El segundo Méxodo es mucho más reciente. Debido a la narcoviolencia que cobró al menos 60 mil muertos en el sexenio de Calderón (2006-2012) – y que el gobierno de Peña Nieto tampoco ha podido detener -vemos algunos cambios en el tipo de mexicano que viene. La crisis económica que entró en el 2008 se ha hecho sentir y, por lo tanto, los mexicanos ya no vienen a Estados Unidos sólo a buscar trabajo.

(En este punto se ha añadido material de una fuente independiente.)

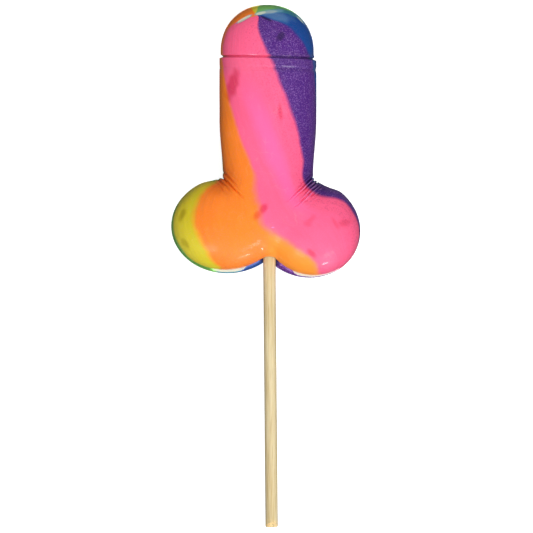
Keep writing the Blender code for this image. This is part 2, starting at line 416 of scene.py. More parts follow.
def front_relief(x, along):
    """How far dents, folds and collar lines sink into the front."""
    depth = 0.0
    for mark in DENTS + PAINTED_HIGHLIGHT_FOLDS + DARK_FOLDS:
        depth = depth + mark.depth * mark_cover(x, along, mark)
    level = level_of(x, along)
    middle = bump(x - COLLAR_LINES_X, COLLAR_LINES_REACH)
    for line, sink, reach in COLLAR_LINES:
        depth = depth + sink * bump(level - line, reach) * middle
    return depth


print(len(COLLAR_LINES), "collar lines")

# %% The whole body
UNEVEN_DEPTH = 0.05 * MM
UNEVEN_RIPPLE = (17.0 * MM, 5)
SKIN_INSET = 0.04 * MM


def body_distance(x, along, height, half):
    """Distance to the whole sweet, below zero inside it."""
    crown = np.clip(height / half.stem_depth, 0.0, 1.0)
    fillet = blend(RIM_FILLET, CROWN_FILLET, crown)
    left, right = (lobe_distance(x, along, height, lobe) for lobe in half.lobes)
    distance = melt(melt(left, right, fillet), stem_distance(x, along, height, half), fillet)
    for corner in CORNERS:
        tuck = corner.tuck * bump(np.hypot(x - corner.tuck_x, along - corner.along), TUCK_REACH)
        distance = distance - corner.height * wrinkle_share(x, along, corner) + tuck
    distance = distance + UNEVEN_DEPTH * (1.0 + ripple(x, along, *UNEVEN_RIPPLE)) + SKIN_INSET
    if half.facing > 0.0:
        distance = melt(distance, lobe_distance(x, along, height, MOUTH), MOUTH_FILLET)
        distance = distance + front_relief(x, along)
    return distance


# %% [markdown]
# ## A fine skin over the body
# The body is known only as a distance, so its skin is found by search. Ribs run from the
# centre line to the rim, fan round a pivot in the head and one between the lobes, and lean
# over in between, so that they run with the wrinkles. Along each rib the height is halved
# in on the surface. This gives even strips of faces, which a remesh would not.

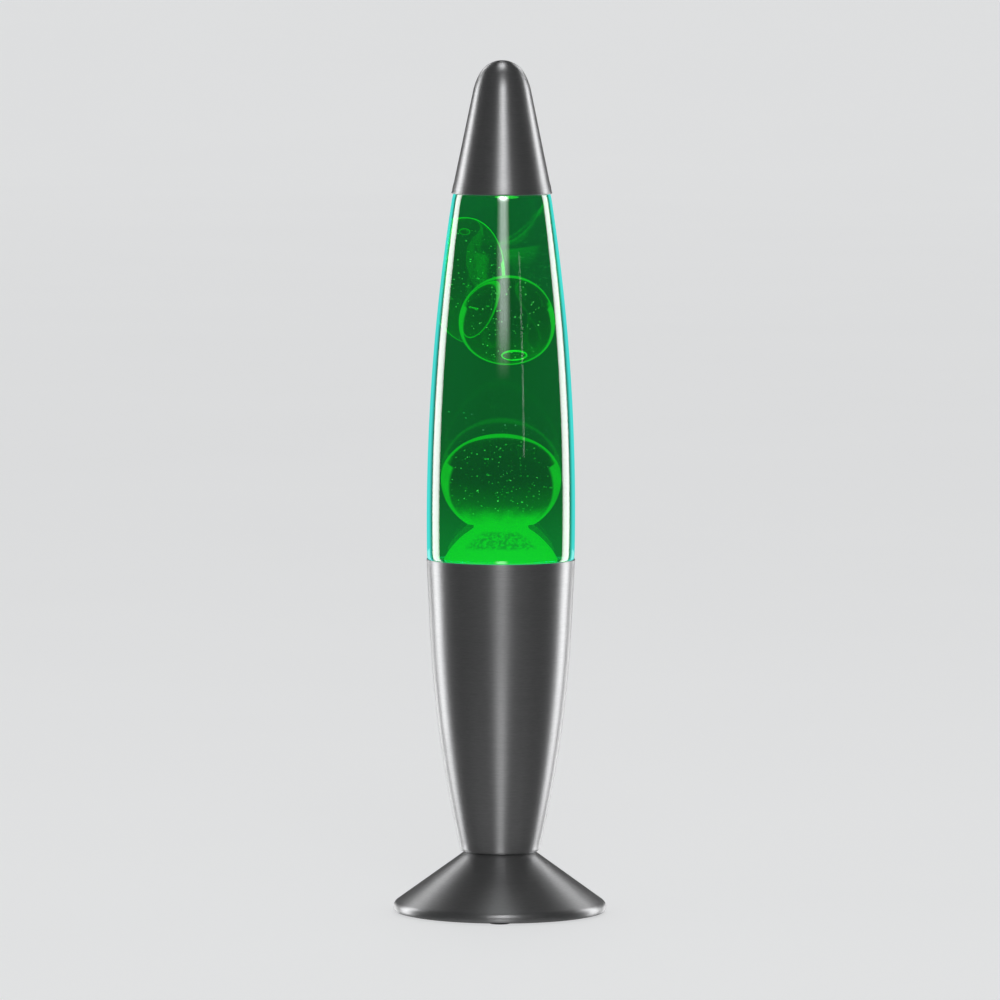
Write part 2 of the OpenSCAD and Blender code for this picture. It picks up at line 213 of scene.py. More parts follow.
def softened(light, across, up):
    """Shapes a softbox's strength by (place, strength) stops across its width and up its height."""
    f = Finish(light.name, light.data)
    spot = f.node("NewGeometry", output="Parametric")
    x, y = (f.node("SeparateXYZ", {}, {"Vector": spot}, a) for a in "XY")
    level = 1.0
    for place, stops in ((x, across), (y, up)):
        ramp = f.node("ValToRGB", {"stops": [(at, (v, v, v)) for at, v in stops]}, {"Fac": place},
                      "Color")
        level = f.node("SeparateXYZ", {}, {"Vector": ramp}, "X") * level
    glow = f.node("Emission", {}, {"Strength": level}, "Emission")
    f.tree.links.new(glow.socket, f.tree.nodes.new("ShaderNodeOutputLight").inputs["Surface"])
    return light


def make_lights(floor):
    """Softboxes round the lamp. Those in low don't light the floor, or show through the glass."""
    low = []
    for side, name in ((-1, "left"), (1, "right")):
        low.append(softened(panel(f"side_{name}", side * 122, -1, 0.95, 0.38, 1.10, 3.3),
                            ((0, 0.45), (0.22, 1), (0.78, 1), (1, 0.45)),
                            ((0, 0.2), (0.15, 1), (0.9, 1), (1, 0.2))))
        for rise, height, radiance in ((-17, 0.36, 2.2), (28, 0.30, 2.4)):
            low.append(panel(f"rear_{name}_{rise}", side * 155, rise, 1.12, 0.32, height, radiance))
    softened(panel("front", 3.0, 20, 2.0, 0.98, 1.10, 7.6),
             ((0, 0), (0.18, 0.3), (0.36, 0.9), (0.485, 1), (0.50, 0.25), (0.515, 1), (0.66, 0.9),
              (0.86, 0.32), (1, 0)),
             ((0, 0), (0.03, 0.015), (0.15, 0.13), (0.30, 0.16), (0.56, 0.22), (0.70, 1), (1, 1)))
    low.append(softened(panel("front_low", 1, -29, 1.60, 0.58, 0.80, 1.6),
                        ((0, 0), (0.35, 1), (0.65, 1), (1, 0)), ((0, 0.2), (0.3, 1), (1, 1))))
    low.append(softbox("floor_bounce", Vector((0, 0, -0.62)), 2.4, 2.4, 0.15))
    spared = bpy.data.collections.new("floor_spared")
    spared.objects.link(floor)
    spared.collection_objects[0].light_linking.link_state = "EXCLUDE"
    for light in low:
        light.visible_transmission = False
        light.light_linking.receiver_collection = spared
    panel("front_sliver", 36.5, 6, 2.00, 0.02, 0.50, 1.5)
    softened(panel("overhead", 180, 77, 1.50, 0.46, 0.80, 3.3),
             ((0, 0.15), (0.38, 1), (0.62, 1), (1, 0.25)), ((0, 1), (1, 1)))


def make_world():
    """A dim studio, a little brighter and green where it shows through the lamp's liquid."""
    world = bpy.data.worlds.new("studio")
    dark = Finish("studio", world)
    through = dark.node("LightPath", output="Is Transmission Ray")
    tint = dark.mix(through, (0.96, 0.98, 1.0), (0.07, 1.0, 0.60))
    sky = dark.node("Background", {}, {"Color": tint, "Strength": through * 0.080 + 0.022})
    dark.tree.links.new(sky.socket, dark.tree.nodes.new("ShaderNodeOutputWorld").inputs["Surface"])
    bpy.context.scene.world = world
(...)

Datos demográficos de Pew apoyan esta afirmación: en 2011, más mujeres emigraron de México a Estados Unidos que antes (47% contra 25% en 1990); la edad promedio de los inmigrantes mexicanos fue de 38 años, contra 29 años en 1990; más inmigrantes con diplomas de preparatoria llegaron a Estados Unidos (24% contra 12% en 1990), y otro tanto ocurrió con quienes tenían educación universitaria (17% contra 13%). De hecho, en el pasado los inmigrantes mexicanos quizá provinieran de áreas rurales, pero muchos de los nuevos inmigrantes son familias urbanas de clase media.

El Méxodo es un fenómeno vivo y, por ahora, no se va a detener. Setecientas millas de muro y 40 mil agentes en la frontera no podrán detener a miles de mexicanos que tiene hambre, miedo a los narcos y la esperanza de una vida mejor en el norte. Y tarde o temprano, pintarán de verde una parte del estadio de Columbus, Ohio. O en Dakota del Norte. O en Alaska. O a dondequiera que lleven al equipo mexicano de fútbol para que no se sienta solito y vuelva a perder.